Volkswagen’s Q1 2026 results missed expectations, with EPS of 2.55 versus 4.61 forecast and revenue of EUR 75.66 billion versus EUR 78.49 billion expected. Operating margin was 3.3% reported, or 4.3% excluding special effects, while automotive net cash flow improved to EUR 2 billion from negative EUR 800 million a year ago. Management confirmed full-year guidance but flagged tariff pressure, weak deliveries in North America and China, and continued restructuring as key headwinds.

Analysis

The key read-through is not “VW missed,” but that management is effectively signaling a structural reset in the industry’s profit pool: they are prioritizing capacity rationalization, SKU simplification, and regional localization because incremental pricing and cost actions no longer clear the capital hurdle. That is a bearish second-order signal for European auto suppliers and a constructive one for companies with flexible non-EU production footprints, since the burden of adjustment is shifting onto legacy European capacity rather than demand alone. The China and North America commentary matters more than the quarter itself. VW is implicitly admitting that Western platforms cannot win on software-speed or cost structure without borrowing from China-based architecture/process know-how, which creates a medium-term threat to incumbent European suppliers while opening a path for China-linked technology transfer into Europe if regulators/labor allow it.

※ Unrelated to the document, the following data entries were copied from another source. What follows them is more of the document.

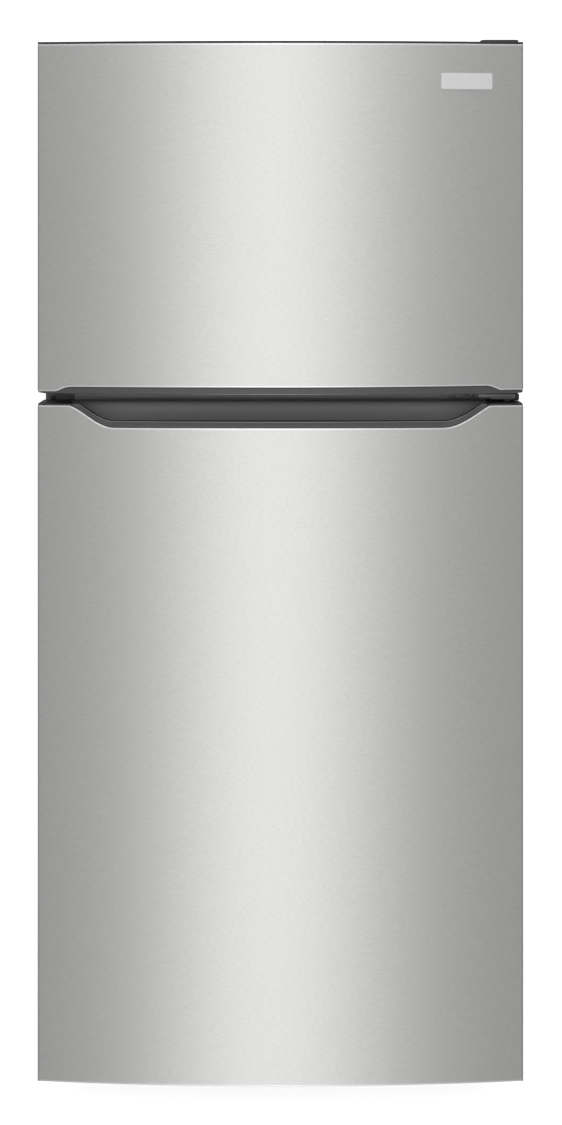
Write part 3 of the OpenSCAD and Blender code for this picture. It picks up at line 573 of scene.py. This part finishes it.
def grip_cap():
    """Top cap of the refrigerator door: end plates, and the trough behind the lip for the fingers."""
    _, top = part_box("fridge_top_cap")
    plate_lo = top.z - CAP_END_H
    reach = {-1: DOOR_HALF - GRIP_LEFT[0], 1: DOOR_HALF - GRIP_RIGHT[0]}
    back = DOOR_BACK - 0.0002
    shape, ends = Shape(), Shape()
    rear = [
        (POCKET_BACK - 0.016, POCKET_FLOOR), (POCKET_BACK - 0.011, top.z - 0.048),
        (POCKET_BACK - 0.0062, top.z - 0.038), (POCKET_BACK - 0.0028, top.z - 0.029),
        (POCKET_BACK - 0.0008, top.z - 0.020), (POCKET_BACK, top.z - 0.012),
        (POCKET_BACK + 0.0012, top.z - 0.006), (POCKET_BACK + 0.0045, top.z - 0.002),
        (POCKET_BACK + 0.0095, top.z), (back, top.z), (back, POCKET_FLOOR),
    ]
    shape.prism(rear, -reach[-1], reach[1], axis="x")
    front = TROUGH_FRONT - 0.001
    shape.box((-reach[-1], front, POCKET_FLOOR - 0.003), (reach[1], back, POCKET_FLOOR + 0.0003))
    wall = DOOR_HALF - SHEET - 0.0005
    for side in (-1, 1):
        outer = [p for p in cap_plan(CAP_INSET, back) if p[0] * side >= reach[side]]
        inner = [(side * reach[side], back), (side * reach[side], bow_y(reach[side]) + CAP_INSET)]
        ends.prism(order_round(outer + inner), plate_lo, top.z, bevel=0.0006)
        xs = sorted([side * reach[side], side * wall])
        shape.box((xs[0], TROUGH_FRONT - 0.002, POCKET_FLOOR), (xs[1], back, plate_lo))
    ends.done("grip_cap_ends", "fridge_door", CAP, "dark_plastic")
    # the trough and rear wall take the lighter plastic: painted light in the shaded pocket
    shape.done("grip_pocket_cap", "fridge_door", POCKET_PAINTED_LIGHT, "dark_plastic", ["fridge_top_cap"])


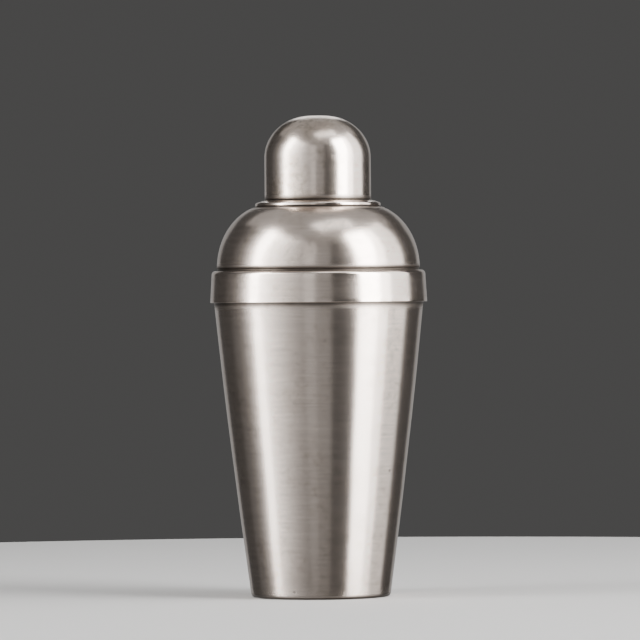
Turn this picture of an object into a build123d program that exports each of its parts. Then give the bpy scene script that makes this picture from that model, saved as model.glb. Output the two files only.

That said, the first-order beneficiary is not necessarily Chinese OEMs; it is any player that can localize fast and carry lower fixed-cost intensity through the cycle. The biggest near-term catalyst is policy, not product: tariff relief, energy subsidies, and EU “Made in Europe” rules could partially offset margin pressure, but they also risk delaying the necessary capacity purge. The more important risk is that the market underestimates the duration of BEV margin dilution versus combustion, which can keep reported margins capped even if volumes stabilize. Over the next 2-3 quarters, cash flow should hold up better than earnings, but by 2027 the real question is whether the restructuring becomes self-funding or merely defensive. Contrarian take: the stock may already reflect a lot of bad news, but the earnings reset is likely not done because the company is still talking about transformation in the abstract while the operational pain is becoming explicit. If management executes on footprint reduction, the upside is in the multiple re-rate from higher confidence in mid-cycle margins; if not, this becomes a value trap with a high dividend masking low-quality cash generation.